(Records with modeling code)
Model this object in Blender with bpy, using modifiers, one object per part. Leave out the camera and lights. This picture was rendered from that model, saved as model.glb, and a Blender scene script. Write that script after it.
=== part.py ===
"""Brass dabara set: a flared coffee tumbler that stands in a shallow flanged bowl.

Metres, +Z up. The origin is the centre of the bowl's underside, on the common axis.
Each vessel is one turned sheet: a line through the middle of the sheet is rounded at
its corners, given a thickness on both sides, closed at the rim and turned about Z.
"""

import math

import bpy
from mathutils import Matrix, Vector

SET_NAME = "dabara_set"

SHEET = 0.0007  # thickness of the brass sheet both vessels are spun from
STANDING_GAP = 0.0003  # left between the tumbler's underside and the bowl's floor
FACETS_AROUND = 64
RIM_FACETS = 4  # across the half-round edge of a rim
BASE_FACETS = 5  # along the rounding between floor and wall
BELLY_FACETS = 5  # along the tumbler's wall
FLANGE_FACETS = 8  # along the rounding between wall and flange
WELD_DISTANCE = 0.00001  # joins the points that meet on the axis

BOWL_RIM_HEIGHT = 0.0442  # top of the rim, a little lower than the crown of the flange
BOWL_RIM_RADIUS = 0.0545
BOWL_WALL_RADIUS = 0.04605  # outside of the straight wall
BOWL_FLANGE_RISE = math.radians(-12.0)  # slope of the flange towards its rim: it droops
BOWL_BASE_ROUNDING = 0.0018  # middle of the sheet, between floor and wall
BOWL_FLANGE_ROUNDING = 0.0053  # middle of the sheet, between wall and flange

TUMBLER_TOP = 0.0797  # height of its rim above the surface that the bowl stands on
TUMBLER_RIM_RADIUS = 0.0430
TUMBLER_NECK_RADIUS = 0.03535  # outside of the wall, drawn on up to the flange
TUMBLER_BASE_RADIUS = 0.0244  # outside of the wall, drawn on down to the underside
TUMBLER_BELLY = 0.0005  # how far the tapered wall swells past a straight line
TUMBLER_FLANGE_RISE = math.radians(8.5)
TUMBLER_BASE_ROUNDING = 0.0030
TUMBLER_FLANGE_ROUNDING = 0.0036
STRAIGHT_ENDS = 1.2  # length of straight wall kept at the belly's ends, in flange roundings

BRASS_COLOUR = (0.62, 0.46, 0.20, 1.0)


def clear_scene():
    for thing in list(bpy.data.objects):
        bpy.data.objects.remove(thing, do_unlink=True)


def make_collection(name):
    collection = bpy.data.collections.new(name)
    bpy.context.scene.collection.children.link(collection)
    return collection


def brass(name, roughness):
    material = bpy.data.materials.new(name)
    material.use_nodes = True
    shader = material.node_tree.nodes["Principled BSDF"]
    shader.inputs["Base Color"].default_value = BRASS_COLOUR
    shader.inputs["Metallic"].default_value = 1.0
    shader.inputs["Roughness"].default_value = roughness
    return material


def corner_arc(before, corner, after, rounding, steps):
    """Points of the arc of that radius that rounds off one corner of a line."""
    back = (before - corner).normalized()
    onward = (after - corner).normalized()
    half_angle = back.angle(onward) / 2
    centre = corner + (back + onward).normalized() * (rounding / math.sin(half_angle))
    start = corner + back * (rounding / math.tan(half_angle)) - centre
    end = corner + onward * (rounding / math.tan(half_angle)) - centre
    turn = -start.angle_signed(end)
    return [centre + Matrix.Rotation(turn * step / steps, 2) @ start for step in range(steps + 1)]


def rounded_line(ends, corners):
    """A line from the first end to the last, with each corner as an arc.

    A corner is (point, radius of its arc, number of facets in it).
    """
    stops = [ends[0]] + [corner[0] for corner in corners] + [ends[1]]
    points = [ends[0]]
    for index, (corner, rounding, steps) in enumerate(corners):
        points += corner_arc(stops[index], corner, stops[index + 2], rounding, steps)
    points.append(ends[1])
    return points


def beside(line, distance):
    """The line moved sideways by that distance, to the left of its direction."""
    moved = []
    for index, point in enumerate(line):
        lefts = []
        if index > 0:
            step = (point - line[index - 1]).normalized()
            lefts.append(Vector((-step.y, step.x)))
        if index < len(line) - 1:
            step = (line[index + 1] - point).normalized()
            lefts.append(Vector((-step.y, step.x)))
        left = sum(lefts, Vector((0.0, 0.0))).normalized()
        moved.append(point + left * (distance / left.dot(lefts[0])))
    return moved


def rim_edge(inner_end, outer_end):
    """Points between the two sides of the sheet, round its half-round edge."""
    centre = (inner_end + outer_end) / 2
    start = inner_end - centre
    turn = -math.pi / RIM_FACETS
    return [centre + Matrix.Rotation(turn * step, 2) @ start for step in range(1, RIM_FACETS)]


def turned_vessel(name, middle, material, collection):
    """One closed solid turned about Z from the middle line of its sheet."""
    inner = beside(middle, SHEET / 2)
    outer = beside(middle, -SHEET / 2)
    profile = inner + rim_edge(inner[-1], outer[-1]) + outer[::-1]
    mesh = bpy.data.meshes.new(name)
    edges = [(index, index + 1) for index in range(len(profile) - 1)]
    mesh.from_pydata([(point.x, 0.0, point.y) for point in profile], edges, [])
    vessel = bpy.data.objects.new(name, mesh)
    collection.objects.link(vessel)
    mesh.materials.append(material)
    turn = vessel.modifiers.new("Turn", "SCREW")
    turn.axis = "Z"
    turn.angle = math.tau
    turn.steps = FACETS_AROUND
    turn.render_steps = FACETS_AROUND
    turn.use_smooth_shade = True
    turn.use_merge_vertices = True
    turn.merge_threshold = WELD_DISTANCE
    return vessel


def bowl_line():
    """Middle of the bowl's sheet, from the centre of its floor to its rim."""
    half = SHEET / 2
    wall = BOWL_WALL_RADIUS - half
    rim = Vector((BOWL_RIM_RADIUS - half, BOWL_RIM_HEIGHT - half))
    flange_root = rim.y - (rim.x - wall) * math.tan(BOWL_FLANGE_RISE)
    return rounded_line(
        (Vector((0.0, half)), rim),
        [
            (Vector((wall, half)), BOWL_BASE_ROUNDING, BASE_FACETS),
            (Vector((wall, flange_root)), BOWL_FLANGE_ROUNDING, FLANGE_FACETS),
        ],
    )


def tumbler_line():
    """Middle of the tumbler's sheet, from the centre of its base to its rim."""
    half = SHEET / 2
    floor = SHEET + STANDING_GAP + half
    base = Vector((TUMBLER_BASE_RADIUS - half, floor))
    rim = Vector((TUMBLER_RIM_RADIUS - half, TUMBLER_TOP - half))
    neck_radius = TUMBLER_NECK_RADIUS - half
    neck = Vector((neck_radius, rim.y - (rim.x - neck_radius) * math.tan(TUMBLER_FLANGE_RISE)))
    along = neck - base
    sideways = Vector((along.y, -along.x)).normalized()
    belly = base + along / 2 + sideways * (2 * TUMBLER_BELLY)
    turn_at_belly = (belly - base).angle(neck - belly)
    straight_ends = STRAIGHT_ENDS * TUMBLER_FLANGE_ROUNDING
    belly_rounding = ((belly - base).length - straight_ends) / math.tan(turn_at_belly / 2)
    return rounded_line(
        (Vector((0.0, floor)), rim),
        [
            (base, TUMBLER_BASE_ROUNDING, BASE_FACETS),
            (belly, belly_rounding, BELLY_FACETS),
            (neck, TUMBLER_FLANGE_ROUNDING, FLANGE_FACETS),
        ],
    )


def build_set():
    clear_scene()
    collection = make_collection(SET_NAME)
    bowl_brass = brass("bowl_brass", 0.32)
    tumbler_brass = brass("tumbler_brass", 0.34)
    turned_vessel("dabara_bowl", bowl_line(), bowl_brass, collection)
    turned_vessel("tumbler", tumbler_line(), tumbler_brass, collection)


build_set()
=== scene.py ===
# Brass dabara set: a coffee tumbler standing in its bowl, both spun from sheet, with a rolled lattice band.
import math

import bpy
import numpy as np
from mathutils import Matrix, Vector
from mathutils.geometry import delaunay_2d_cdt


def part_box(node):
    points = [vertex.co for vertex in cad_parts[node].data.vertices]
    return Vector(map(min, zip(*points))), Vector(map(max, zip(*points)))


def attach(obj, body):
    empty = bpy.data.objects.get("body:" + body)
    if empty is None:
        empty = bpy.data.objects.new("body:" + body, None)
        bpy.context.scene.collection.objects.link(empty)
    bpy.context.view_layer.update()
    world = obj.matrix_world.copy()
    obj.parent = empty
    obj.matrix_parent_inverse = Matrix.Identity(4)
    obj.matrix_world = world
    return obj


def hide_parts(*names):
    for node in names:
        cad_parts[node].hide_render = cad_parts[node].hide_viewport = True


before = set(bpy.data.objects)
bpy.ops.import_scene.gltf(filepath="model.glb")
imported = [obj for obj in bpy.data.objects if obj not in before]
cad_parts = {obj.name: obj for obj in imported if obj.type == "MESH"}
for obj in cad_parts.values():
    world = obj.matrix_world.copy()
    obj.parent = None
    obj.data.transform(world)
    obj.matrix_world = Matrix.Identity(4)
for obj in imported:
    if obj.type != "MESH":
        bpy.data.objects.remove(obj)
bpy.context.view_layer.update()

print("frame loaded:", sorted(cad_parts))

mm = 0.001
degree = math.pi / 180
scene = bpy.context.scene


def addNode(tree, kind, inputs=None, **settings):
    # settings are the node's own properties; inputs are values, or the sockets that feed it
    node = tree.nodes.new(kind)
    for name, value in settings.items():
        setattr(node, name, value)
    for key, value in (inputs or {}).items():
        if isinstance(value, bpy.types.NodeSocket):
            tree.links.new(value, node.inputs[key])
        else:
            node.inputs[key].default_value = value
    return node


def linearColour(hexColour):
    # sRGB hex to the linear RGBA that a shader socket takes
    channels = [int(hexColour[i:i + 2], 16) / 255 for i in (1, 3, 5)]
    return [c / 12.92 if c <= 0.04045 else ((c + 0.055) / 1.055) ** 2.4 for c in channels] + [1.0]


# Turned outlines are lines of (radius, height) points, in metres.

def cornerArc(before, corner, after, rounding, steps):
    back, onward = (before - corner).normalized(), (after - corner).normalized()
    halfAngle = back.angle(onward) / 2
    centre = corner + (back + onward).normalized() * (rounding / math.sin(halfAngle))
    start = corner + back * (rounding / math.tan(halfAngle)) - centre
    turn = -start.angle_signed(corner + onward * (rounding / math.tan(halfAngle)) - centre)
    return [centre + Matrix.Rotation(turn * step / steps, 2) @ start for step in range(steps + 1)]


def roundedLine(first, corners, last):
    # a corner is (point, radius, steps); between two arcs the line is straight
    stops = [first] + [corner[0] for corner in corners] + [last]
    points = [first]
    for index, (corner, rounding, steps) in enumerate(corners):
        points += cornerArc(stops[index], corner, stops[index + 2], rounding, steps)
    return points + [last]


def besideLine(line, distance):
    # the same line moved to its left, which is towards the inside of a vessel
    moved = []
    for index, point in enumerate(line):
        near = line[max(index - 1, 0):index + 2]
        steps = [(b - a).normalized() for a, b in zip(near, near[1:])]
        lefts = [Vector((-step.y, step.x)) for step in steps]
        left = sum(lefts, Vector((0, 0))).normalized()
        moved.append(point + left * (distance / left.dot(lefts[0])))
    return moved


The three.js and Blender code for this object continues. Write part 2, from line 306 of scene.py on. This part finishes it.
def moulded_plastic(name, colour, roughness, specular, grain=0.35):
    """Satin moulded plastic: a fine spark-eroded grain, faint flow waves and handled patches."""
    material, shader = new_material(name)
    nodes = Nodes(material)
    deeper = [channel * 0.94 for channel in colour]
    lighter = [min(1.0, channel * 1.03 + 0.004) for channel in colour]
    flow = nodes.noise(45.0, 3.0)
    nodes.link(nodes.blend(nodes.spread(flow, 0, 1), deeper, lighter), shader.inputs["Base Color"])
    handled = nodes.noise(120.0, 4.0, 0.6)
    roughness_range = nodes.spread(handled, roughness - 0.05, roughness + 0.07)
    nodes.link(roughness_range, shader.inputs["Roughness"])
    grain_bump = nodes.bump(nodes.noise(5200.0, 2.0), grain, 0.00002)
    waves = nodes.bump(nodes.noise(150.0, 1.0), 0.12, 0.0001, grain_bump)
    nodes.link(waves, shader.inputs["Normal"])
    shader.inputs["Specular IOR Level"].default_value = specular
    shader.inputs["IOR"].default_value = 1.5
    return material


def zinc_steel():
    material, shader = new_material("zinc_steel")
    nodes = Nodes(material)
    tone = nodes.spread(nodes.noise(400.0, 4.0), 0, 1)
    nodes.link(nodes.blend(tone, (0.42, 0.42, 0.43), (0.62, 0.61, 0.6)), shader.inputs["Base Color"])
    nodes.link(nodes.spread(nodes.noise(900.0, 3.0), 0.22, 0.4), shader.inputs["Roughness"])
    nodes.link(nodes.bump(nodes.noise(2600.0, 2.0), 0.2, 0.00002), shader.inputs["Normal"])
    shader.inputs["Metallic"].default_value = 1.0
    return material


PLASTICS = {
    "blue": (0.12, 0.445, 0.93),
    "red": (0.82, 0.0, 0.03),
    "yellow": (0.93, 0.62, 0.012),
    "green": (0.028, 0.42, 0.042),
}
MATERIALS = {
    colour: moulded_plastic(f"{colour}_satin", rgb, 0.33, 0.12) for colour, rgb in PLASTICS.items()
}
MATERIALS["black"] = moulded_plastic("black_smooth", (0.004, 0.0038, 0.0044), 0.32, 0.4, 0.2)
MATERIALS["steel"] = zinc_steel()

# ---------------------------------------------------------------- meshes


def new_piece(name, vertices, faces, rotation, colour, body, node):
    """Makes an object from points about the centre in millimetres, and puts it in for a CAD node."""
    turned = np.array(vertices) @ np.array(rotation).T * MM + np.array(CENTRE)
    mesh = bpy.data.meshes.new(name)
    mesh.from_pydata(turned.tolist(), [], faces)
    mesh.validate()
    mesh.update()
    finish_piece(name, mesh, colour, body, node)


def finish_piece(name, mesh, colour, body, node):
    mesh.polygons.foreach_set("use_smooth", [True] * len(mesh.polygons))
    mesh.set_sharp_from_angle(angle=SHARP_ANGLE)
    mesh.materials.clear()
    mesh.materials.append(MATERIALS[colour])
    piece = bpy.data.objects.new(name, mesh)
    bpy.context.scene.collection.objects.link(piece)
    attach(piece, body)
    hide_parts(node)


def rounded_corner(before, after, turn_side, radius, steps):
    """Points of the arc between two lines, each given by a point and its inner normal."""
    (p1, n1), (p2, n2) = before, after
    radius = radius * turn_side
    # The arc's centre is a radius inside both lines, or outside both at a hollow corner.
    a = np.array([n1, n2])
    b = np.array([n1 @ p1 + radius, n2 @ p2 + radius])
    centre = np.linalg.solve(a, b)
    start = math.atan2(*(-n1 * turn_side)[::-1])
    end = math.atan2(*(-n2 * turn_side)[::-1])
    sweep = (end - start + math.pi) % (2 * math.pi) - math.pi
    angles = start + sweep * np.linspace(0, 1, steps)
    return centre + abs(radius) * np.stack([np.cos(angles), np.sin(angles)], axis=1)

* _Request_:
Reproduce exactly the lines from the line with "neck = Vector((neck_radius, rim.y" to the line with "imported = [obj", both end lines included.

* _Completed task_:
    neck = Vector((neck_radius, rim.y - (rim.x - neck_radius) * math.tan(TUMBLER_FLANGE_RISE)))
    along = neck - base
    sideways = Vector((along.y, -along.x)).normalized()
    belly = base + along / 2 + sideways * (2 * TUMBLER_BELLY)
    turn_at_belly = (belly - base).angle(neck - belly)
    straight_ends = STRAIGHT_ENDS * TUMBLER_FLANGE_ROUNDING
    belly_rounding = ((belly - base).length - straight_ends) / math.tan(turn_at_belly / 2)
    return rounded_line(
        (Vector((0.0, floor)), rim),
        [
            (base, TUMBLER_BASE_ROUNDING, BASE_FACETS),
            (belly, belly_rounding, BELLY_FACETS),
            (neck, TUMBLER_FLANGE_ROUNDING, FLANGE_FACETS),
        ],
    )


def build_set():
    clear_scene()
    collection = make_collection(SET_NAME)
    bowl_brass = brass("bowl_brass", 0.32)
    tumbler_brass = brass("tumbler_brass", 0.34)
    turned_vessel("dabara_bowl", bowl_line(), bowl_brass, collection)
    turned_vessel("tumbler", tumbler_line(), tumbler_brass, collection)


build_set()
=== scene.py ===
# Brass dabara set: a coffee tumbler standing in its bowl, both spun from sheet, with a rolled lattice band.
import math

import bpy
import numpy as np
from mathutils import Matrix, Vector
from mathutils.geometry import delaunay_2d_cdt


def part_box(node):
    points = [vertex.co for vertex in cad_parts[node].data.vertices]
    return Vector(map(min, zip(*points))), Vector(map(max, zip(*points)))


def attach(obj, body):
    empty = bpy.data.objects.get("body:" + body)
    if empty is None:
        empty = bpy.data.objects.new("body:" + body, None)
        bpy.context.scene.collection.objects.link(empty)
    bpy.context.view_layer.update()
    world = obj.matrix_world.copy()
    obj.parent = empty
    obj.matrix_parent_inverse = Matrix.Identity(4)
    obj.matrix_world = world
    return obj


def hide_parts(*names):
    for node in names:
        cad_parts[node].hide_render = cad_parts[node].hide_viewport = True


before = set(bpy.data.objects)
bpy.ops.import_scene.gltf(filepath="model.glb")
imported = [obj for obj in bpy.data.objects if obj not in before]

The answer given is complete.